Knobloch was leafing through the U.S. Criminal Code.

“Let’s see … Tailgating a Presidential Motorcade … Talking Dirty to a Congressional Page … Terrorizing a U.S. Mail Carrier … Testifying Falsely Against a Fetus … ah, here we go. Theft of a Federally Protected Bio-Historical Specimen. First offense: Weekly punitive confiscation. Second offense: Removal of the nasal septum, leaving offender with one large nostril. Third offense: Underwater spear-gun execution by scuba-diving firing squad. Listen, Mark, I don’t like telling you what to do — you’re my favorite writer, you’re my favorite client, you’re the godfather of my two children — but I strongly advise you to plead guilty on this thing and live with punitive confiscation once a week. If we go to trial and there’s any way they can prove that you did something like this before, you could be walking around with one big hole in the middle of your face. Wouldn’t make a very attractive book jacket photo, kid.”

“Arleen, Joe, Dez … what do you think?” I asked.

“I agree, Mr. Leyner,” Joe said. “One big nostril wouldn’t look that great on a book cover … but I guess I’m not really one to talk.”

“Thanks, babe, but I meant what do you think about copping a guilty plea?”

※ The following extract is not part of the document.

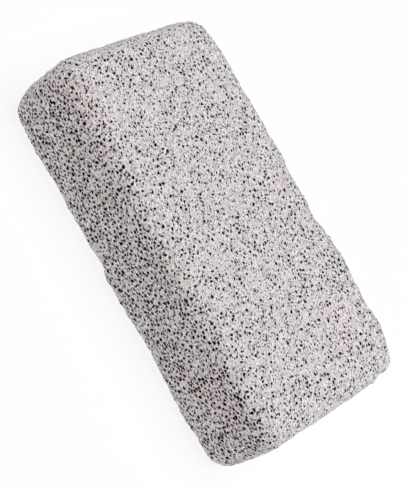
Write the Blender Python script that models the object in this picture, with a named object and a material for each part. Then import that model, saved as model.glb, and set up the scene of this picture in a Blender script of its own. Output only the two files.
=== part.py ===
"""Pumice stone for rubbing hard skin: one block sawn from volcanic glass foam, its edges worn round.

Metres, +Z up. The block lies on a broad face, with X along its length, Y across its width and Z
through its thickness. The origin is at the middle of the bottom face.
"""

import math
import random

import bmesh
import bpy
from mathutils import Matrix, Vector, noise

MM = 0.001

# The sawn block.
LENGTH = 100.0 * MM
WIDTH = 51.7 * MM
THICKNESS = 25.0 * MM
EDGE_RADIUS = 5.2 * MM
HALF = Vector((LENGTH, WIDTH, THICKNESS)) / 2

# The saw cut the block a little out of square: how far each corner moves, in millimetres.
CORNER_SHIFT = {
    (-1, -1, -1): (0.2, -0.1, 0.0),
    (-1, -1, 1): (0.2, 0.4, 0.3),
    (-1, 1, 1): (0.4, -0.3, -0.4),
    (1, -1, -1): (-0.4, 0.0, 0.0),
    (1, -1, 1): (0.0, -0.3, -0.3),
    (1, 1, 1): (-0.5, 0.3, 0.4),
}

# Wear over the whole block: broad waves and short ones, as (wavelength, height).
WAVES = ((17.0 * MM, 0.20 * MM), (5.5 * MM, 0.22 * MM))
WAVE_START = Vector((3.7, 1.9, 8.2))
FLAT_BASE = 2.5 * MM  # waves fade out over this height, so the block rests flat

# Knocks, rubbed hollows and lumps: centre, radius and height (- is a hollow) in millimetres.
SWELLS = (
    # the far end bulges, and its upper back corner is knocked off
    (50.0, 4.0, 16.0, 20.0, 0.50),
    (50.0, -19.0, 10.0, 8.0, 0.45),
    (46.0, 25.0, 24.0, 4.5, -1.40),
    # the long upper edge at the back
    (-3.5, 24.0, 24.0, 4.0, -0.25),
    (8.5, 24.0, 24.0, 4.0, -0.75),
    (20.5, 24.0, 24.0, 4.0, 0.35),
    (33.0, 24.0, 24.0, 3.5, -0.35),
    # the near end's corners
    (-47.0, 23.0, 22.5, 5.0, -0.90),
    (-49.5, -21.0, 19.0, 5.0, -0.35),
    (-48.5, -24.0, 3.5, 4.0, -0.45),
    # the long lower edge at the front
    (-36.0, -24.6, 2.0, 4.0, 0.35),
    (-25.0, -24.6, 2.0, 4.5, -0.35),
    (-15.0, -24.6, 2.0, 3.0, -0.50),
    (-6.5, -24.6, 2.0, 3.0, -0.85),
    (-2.5, -24.6, 2.0, 2.5, 0.45),
    (2.5, -24.6, 2.0, 2.5, 0.25),
    (10.5, -24.6, 2.0, 3.0, -0.20),
    (17.0, -24.6, 2.0, 3.0, -1.10),
    (35.0, -24.6, 2.0, 3.0, 0.40),
    (39.5, -24.6, 2.0, 3.0, -0.50),
    (47.5, -23.5, 3.5, 4.0, -0.50),
)

# The grid that carries the wear, and what is left of it once the flat parts are thinned.
CELL = 2.0 * MM
ROUND_CELLS = 3  # cells over half of each rounded edge
STONE_TRIANGLES = 2500

# The largest burst bubbles, as (x, y, z) on the sharp-edged block and width, in millimetres.
LARGE_PITS = (
    (-43.4, -23.5, 25.0, 1.5),
    (-36.0, -25.85, 21.5, 1.3),
    (-25.0, 9.7, 25.0, 1.5),
    (-24.0, -12.1, 25.0, 1.4),
    (-23.8, -2.3, 25.0, 1.4),
    (-23.2, -22.5, 25.0, 1.4),
    (-20.2, -3.4, 25.0, 1.2),
    (-17.0, -25.85, 18.2, 1.5),
    (-14.2, -25.85, 7.0, 1.4),
    (-7.6, 13.5, 25.0, 1.3),
    (1.4, -8.9, 25.0, 1.4),
    (1.4, -19.9, 25.0, 1.3),
    (19.2, -21.0, 25.0, 1.3),
    (20.4, 11.7, 25.0, 1.2),
    (29.2, -25.85, 23.0, 1.4),
    (31.6, -25.85, 17.2, 1.4),
    (42.0, -13.9, 25.0, 1.3),
)

# The other bubbles that show from a step away.
PITS = 430
PIT_WIDTH = (0.85 * MM, 1.45 * MM)
PIT_SIDES = 5
PIT_DEPTH = (0.9, 1.3)  # of the width
PIT_STRETCH = 0.45  # bubbles are drawn out along the block by up to this share
PIT_GAP = 0.7 * MM  # stone left between two pits
REST_PAD = 6.0 * MM  # radius at the middle of the bottom that has no pits
PIT_SEED = 11

PUMICE_COLOUR = (0.50, 0.46, 0.45, 1.0)
PUMICE_ROUGHNESS = 0.95


def clear_scene():
    for obj in list(bpy.data.objects):
        bpy.data.objects.remove(obj, do_unlink=True)


def new_collection(name):
    collection = bpy.data.collections.new(name)
    bpy.context.scene.collection.children.link(collection)
    return collection


def new_object(name, bm, collection):
    mesh = bpy.data.meshes.new(name)
    bm.to_mesh(mesh)
    bm.free()
    obj = bpy.data.objects.new(name, mesh)
    collection.objects.link(obj)
    return obj


def pumice_material():
    material = bpy.data.materials.new("pumice")
    material.use_nodes = True
    shader = material.node_tree.nodes["Principled BSDF"]
    shader.inputs["Base Color"].default_value = PUMICE_COLOUR
    shader.inputs["Roughness"].default_value = PUMICE_ROUGHNESS
    return material


def out_of_square(share):
    """How far the saw's error moves a place given as -1 to 1 along each axis."""
    shift = Vector()
    for corner, move in CORNER_SHIFT.items():
        weight = math.prod((1 + side * at) / 2 for side, at in zip(corner, share))
        shift += weight * MM * Vector(move)
    return shift


def worn(place):
    """How far the worn surface stands out from the sawn one, for a place measured from the bottom."""
    rise = sum(height * noise.noise(place / length + WAVE_START) for length, height in WAVES)
    for x, y, z, radius, height in SWELLS:
        gap = (place - MM * Vector((x, y, z))).length / (radius * MM)
        rise += height * MM * math.exp(-gap * gap)
    return rise


def surface(cell):
    """(point, outward direction) of the worn stone for a point of the sharp-edged block.

    The cell is measured from the middle of the block, and the stone's point from its bottom.
    """
    core = Vector(max(-h + EDGE_RADIUS, min(h - EDGE_RADIUS, c)) for c, h in zip(cell, HALF))
    outward = (cell - core).normalized()
    place = core + EDGE_RADIUS * outward
    place += out_of_square(Vector(c / h for c, h in zip(place, HALF)))
    place.z = max(place.z + HALF.z, 0.0)
    place += min(1.0, place.z / FLAT_BASE) * worn(place) * outward
    return place, outward


def grid_lines(half):
    """Where the grid cuts one axis: even cells on the flat, finer ones round the edge."""
    flat = half - EDGE_RADIUS
    cells = max(1, round(2 * flat / CELL))
    lines = [-flat + 2 * flat * i / cells for i in range(cells + 1)]
    for i in range(1, ROUND_CELLS):
        turn = EDGE_RADIUS * math.tan(math.pi / 4 * i / ROUND_CELLS)
        lines += [flat + turn, -flat - turn]
    return lines


def stone_blank():
    """The block as a closed grid, worn into shape."""
    bm = bmesh.new()
    bmesh.ops.create_cube(bm, size=2.0, matrix=Matrix.Diagonal((*HALF, 1)))
    for axis, half in enumerate(HALF):
        normal = Vector(float(i == axis) for i in range(3))
        for line in grid_lines(half):
            everything = bm.verts[:] + bm.edges[:] + bm.faces[:]
            bmesh.ops.bisect_plane(bm, geom=everything, plane_co=line * normal, plane_no=normal)
    for vert in bm.verts:
        vert.co = surface(vert.co)[0]
    return bm


def pit_sites():
    """(cell, width) of every pit: the largest ones, then seeded ones a clear gap from the rest."""
    chance = random.Random(PIT_SEED)
    sites = [(MM * Vector((x, y, z)) - Vector((0, 0, HALF.z)), width * MM)
             for x, y, z, width in LARGE_PITS]
    faces = [(axis, side) for axis in range(3) for side in (-1, 1)]
    areas = [HALF[(axis + 1) % 3] * HALF[(axis + 2) % 3] for axis, _ in faces]
    while len(sites) < len(LARGE_PITS) + PITS:
        axis, side = chance.choices(faces, areas)[0]
        cell = Vector(chance.uniform(-h, h) for h in HALF)
        cell[axis] = side * HALF[axis]
        width = chance.uniform(*PIT_WIDTH)
        if (axis, side) == (2, -1) and cell.xy.length < REST_PAD + width:
            continue
        reach = (1 + PIT_STRETCH) / 2
        if all((cell - other).length > reach * (width + w) + PIT_GAP for other, w in sites):
            sites.append((cell, width))
    return sites


def bubble_frame(place, outward):
    """A frame at the surface whose X runs along the block and Z outward, with X drawn out."""
    along = Vector((1, 0, 0)) - outward.x * outward
    stretch = 1 + PIT_STRETCH * along.length
    if along.length < 0.1:
        along = outward.orthogonal()
    along.normalize()
    turn = Matrix((along, outward.cross(along), outward)).transposed().to_4x4()
    return Matrix.Translation(place) @ turn @ Matrix.Diagonal((stretch, 1, 1, 1))


def pit_cutters():
    """One mesh of uneven cones, each standing tip down in the stone where a bubble burst."""
    chance = random.Random(PIT_SEED + 1)
    bm = bmesh.new()
    for cell, width in pit_sites():
        depth = width * chance.uniform(*PIT_DEPTH)
        spin = Matrix.Rotation(chance.uniform(0, math.tau), 4, "Z")
        frame = bubble_frame(*surface(cell)) @ spin
        # A cone twice as tall and wide as the pit has its rim clear of the stone.
        cone = bmesh.ops.create_cone(
            bm, cap_ends=True, segments=PIT_SIDES, radius1=0.0, radius2=width, depth=2 * depth
        )
        for vert in cone["verts"]:
            if vert.co.z > 0:
                vert.co.xy *= chance.uniform(0.85, 1.2)
            vert.co = frame @ vert.co
    return bm


def main():
    clear_scene()
    parts = new_collection("pumice_stone")
    cutters = new_collection("cutters")
    stone = new_object("pumice_stone", stone_blank(), parts)
    stone.data.materials.append(pumice_material())
    thin = stone.modifiers.new("thin the flat parts", "DECIMATE")
    thin.ratio = STONE_TRIANGLES / (2 * len(stone.data.polygons))
    pits = new_object("pit_cutters", pit_cutters(), cutters)
    pits.hide_render = True
    pits.display_type = "WIRE"
    cut = stone.modifiers.new("burst bubbles", "BOOLEAN")
    cut.operation = "DIFFERENCE"
    cut.solver = "EXACT"
    cut.object = pits


main()
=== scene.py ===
# %% [markdown]
# # Pumice stone for rubbing hard skin
# Pumice is glass that a volcano blew full of gas. The froth froze while its bubbles were still
# being drawn out by the flow, so the stone is mostly holes, in rows, in walls of pale glass. A saw
# cut this piece to a block and use rounded its edges. Everything here is one piece, so the lesson
# is about one surface: first the worn block, then the bubbles that the saw and the wear cut open,
# then the glass itself, and last the light and the camera.

# %% Open the frame
import math
import random

import bmesh
import bpy
from mathutils import Matrix, Vector, noise


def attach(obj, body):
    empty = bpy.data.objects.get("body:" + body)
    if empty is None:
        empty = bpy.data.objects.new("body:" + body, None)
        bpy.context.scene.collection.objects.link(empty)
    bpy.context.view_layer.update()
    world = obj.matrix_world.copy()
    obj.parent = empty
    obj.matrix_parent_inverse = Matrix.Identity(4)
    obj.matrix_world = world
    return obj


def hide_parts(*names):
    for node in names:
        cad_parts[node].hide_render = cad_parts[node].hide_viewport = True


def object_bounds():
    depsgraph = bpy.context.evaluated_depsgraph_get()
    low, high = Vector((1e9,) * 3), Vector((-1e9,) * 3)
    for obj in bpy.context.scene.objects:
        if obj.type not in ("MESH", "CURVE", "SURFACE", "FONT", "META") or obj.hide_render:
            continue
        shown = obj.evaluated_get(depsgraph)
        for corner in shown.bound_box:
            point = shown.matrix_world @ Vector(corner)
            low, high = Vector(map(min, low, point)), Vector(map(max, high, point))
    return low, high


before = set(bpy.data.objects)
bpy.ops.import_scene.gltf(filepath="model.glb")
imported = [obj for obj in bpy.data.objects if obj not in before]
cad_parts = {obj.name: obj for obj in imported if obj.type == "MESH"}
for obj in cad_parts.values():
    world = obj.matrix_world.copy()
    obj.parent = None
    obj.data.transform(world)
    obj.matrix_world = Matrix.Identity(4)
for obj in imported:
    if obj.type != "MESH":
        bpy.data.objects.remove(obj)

CAD_LOW, CAD_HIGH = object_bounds()
MM = 0.001
print("solids in the frame:", list(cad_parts))
print("the stone's box, in mm:", [round((h - l) / MM, 1) for l, h in zip(CAD_LOW, CAD_HIGH)])

# %% [markdown]
# ## The worn block
# The saw leaves six flat faces, a little out of square, and rubbing turns each edge to a round of
# about 5 mm. It could be a cube with a Bevel modifier, but a bevel is the same all along its edge,
# and these edges have knocks and hollows. So the block is a sharp-edged cube cut into small cells,
# and one function moves each corner of the grid to where the worn surface is. It rounds the edges,
# leans the faces, and adds long waves, short waves, and a list of knocks, hollows and lumps.

# %% The block's own sizes
LENGTH = 100.0 * MM
WIDTH = 51.7 * MM
THICKNESS = 25.0 * MM
EDGE_RADIUS = 5.2 * MM
HALF = Vector((LENGTH, WIDTH, THICKNESS)) / 2
# how far each corner of the block is off square, in millimetres
CORNER_SHIFT = {
    (-1, -1, -1): (0.2, -0.1, 0.0),
    (-1, -1, 1): (0.2, 0.5, 0.3),
    (-1, 1, 1): (0.4, -0.3, -0.4),
    (1, -1, -1): (-0.4, 0.0, 0.0),
    (1, -1, 1): (0.0, 1.2, -0.3),
    (1, 1, 1): (-0.5, 0.3, 0.4),
}
print("corners that are off square:", len(CORNER_SHIFT), "of 8")

# %% Waves, knocks, hollows and lumps
# the wavelength and height of each wave
WAVES = ((17.0 * MM, 0.20 * MM), (5.5 * MM, 0.22 * MM))
WAVE_START = Vector((3.7, 1.9, 8.2))  # the place in the noise that the waves start from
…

“I agree with Gary,” Desiree said. “I think you guys should play it safe. And you have so much stuff — maybe losing something once a week would be a blessing in disguise, sort of like spring cleaning.”

“Arleen?”

“Yeah, I guess so … but I don’t know why I’m even being charged. It wasn’t my idea to steal that shit.”

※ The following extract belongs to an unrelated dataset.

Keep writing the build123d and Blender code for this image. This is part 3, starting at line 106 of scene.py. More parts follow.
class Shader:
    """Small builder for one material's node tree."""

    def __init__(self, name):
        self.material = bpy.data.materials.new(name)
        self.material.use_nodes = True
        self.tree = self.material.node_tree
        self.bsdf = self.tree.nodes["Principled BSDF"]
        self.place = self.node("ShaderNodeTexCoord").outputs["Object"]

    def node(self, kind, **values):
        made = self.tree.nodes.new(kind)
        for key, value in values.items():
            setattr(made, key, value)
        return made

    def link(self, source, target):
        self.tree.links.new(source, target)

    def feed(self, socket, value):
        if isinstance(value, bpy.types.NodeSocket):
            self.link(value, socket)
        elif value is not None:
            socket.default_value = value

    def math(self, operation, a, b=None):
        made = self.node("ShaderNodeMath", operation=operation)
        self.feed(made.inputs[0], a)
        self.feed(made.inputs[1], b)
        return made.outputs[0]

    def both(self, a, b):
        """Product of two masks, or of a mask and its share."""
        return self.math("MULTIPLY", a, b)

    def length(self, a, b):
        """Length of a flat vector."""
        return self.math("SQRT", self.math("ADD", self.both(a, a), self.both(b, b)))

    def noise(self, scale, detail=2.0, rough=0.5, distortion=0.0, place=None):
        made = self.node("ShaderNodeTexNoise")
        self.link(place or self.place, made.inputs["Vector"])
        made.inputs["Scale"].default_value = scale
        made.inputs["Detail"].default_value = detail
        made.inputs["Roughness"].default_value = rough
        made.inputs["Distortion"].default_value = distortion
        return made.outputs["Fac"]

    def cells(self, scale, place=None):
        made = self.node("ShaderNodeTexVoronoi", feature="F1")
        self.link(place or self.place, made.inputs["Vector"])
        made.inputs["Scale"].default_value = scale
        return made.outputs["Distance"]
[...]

“Oh, like you said, ‘Mark, it’s so wrong, take the Lincoln’s morning breath back to the National Museum of Health and Medicine this minute.’ ”

“I didn’t say I said that.”

“And like you didn’t get off on it as much as I did.”

“I never said I didn’t get off on it, you creep.”

“Hey, you two, c’mon. So we plead guilty to First-Offense Theft of a Federally Protected Bio-Historical Specimen and accept weekly punitive confiscation — yes?”

“Yes, Gary.”

The punishment consisted of having one item confiscated each week. At 10 A.M. every Monday morning, the authorities would arrive in a large truck. They’d read the statement that the courts required them to read prior to each punitive confiscation, they’d handcuff us, and they’d put us in the truck in a special enclosed compartment, where we were strapped to chairs in front of a 27-inch television screen. The identical 30-minute video was shown to us each week. And while we were watching the video — a porno film with all the sex edited out, leaving only the wooden narrative segues — the one item was confiscated and placed in the truck’s main compartment. (The Supreme Court has since ruled that forcing someone to view only the narrative segues from a pornographic film is in violation of the Eighth Amendment.) We were then allowed to return to our home. We were never told which item was confiscated. Sometimes it was obvious: the piano, the living room sofa, the wall phone in the kitchen, etc. But often we wouldn’t know what was taken until we needed it and it wasn’t there. For instance, one morning I badly needed my styptic pencil. (I groom myself with the same manic intensity with which I do everything else, and often after I shave, it looks as if I’ve gone face-first through an automobile windshield.) I looked in the drawer and the styptic pencil was gone — confiscated. Then one evening I was making pesto sauce, and I opened the cabinet to get the pignoli nuts and they were gone — confiscated. And one night we were making love, and Arleen went into the bathroom to get her tube of prescription maximum-strength spermicide (my spermatozoa are exceptionally robust and have developed a total resistance to over-the-counter spermicides) and the tube was gone — confiscated. We were prohibited from replacing confiscated items. If we were discovered to have replaced a confiscated item, our punitive status would be upgraded to second offense — nasal septumectomy.